Watercolor has been a preferred medium with Rufino, and for good reason: the liquid flow of colors, seemingly denuded of the body and volume achieved with acrylics and oils, reflects the lucid transparency of her spirit and feelings. A collection of her book-bound images has inspired the poetry of National Artist Virgilio S. Almario. It is aptly titled “Romanza” and beguiles the viewer with shades and shadows of muted colors – even the fiery reds and oranges seem ecstatically bleached. Her “Dreamscape” series are tranquil journeys of the spirit.

Rufino’s recent works are imbued with a Zen sensibility. To be sure, the artist has always invoked a contemplative psyche and the intimacy of memory. Ostensibly these are depicted landscapes. Such works as “Tuscan Reverie,” “Tuscan Dream” and “Paradiso”, though anchored by allusions to trees and hills, skies and seas, are paradoxically metaphors for spiritual vistas.

An equestrienne, Rufino has a soft spot for horses, here immortalized in two works: Fantaisie (“Horse at Sunrise”), a digital print on glass backed by a watercolor “Dreamscape” on Arches paper, and “Duet”, depicting a butterfly alight on a horse.
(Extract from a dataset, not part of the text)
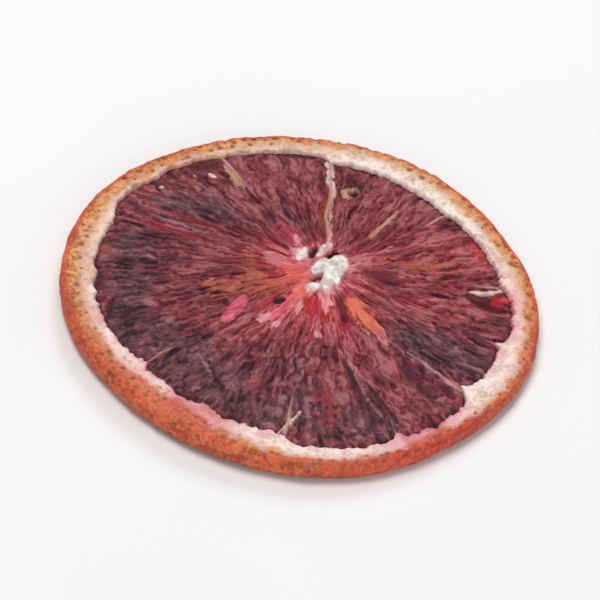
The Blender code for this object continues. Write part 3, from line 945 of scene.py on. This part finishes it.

Indeed, Rufino regards the paintings as a kind of self-portrait, personifying their contrasting characteristics in her own being.

Despite the austerity of details – or precisely because of it –the viewer senses the soul to be in a state of stasis. The artist continues to evade a tempting accretion of layered tactility such as has enslaved other artists. Rufino luxuriates in the almost immaterial substance of her watercolors that sublimates all visual sound and fury.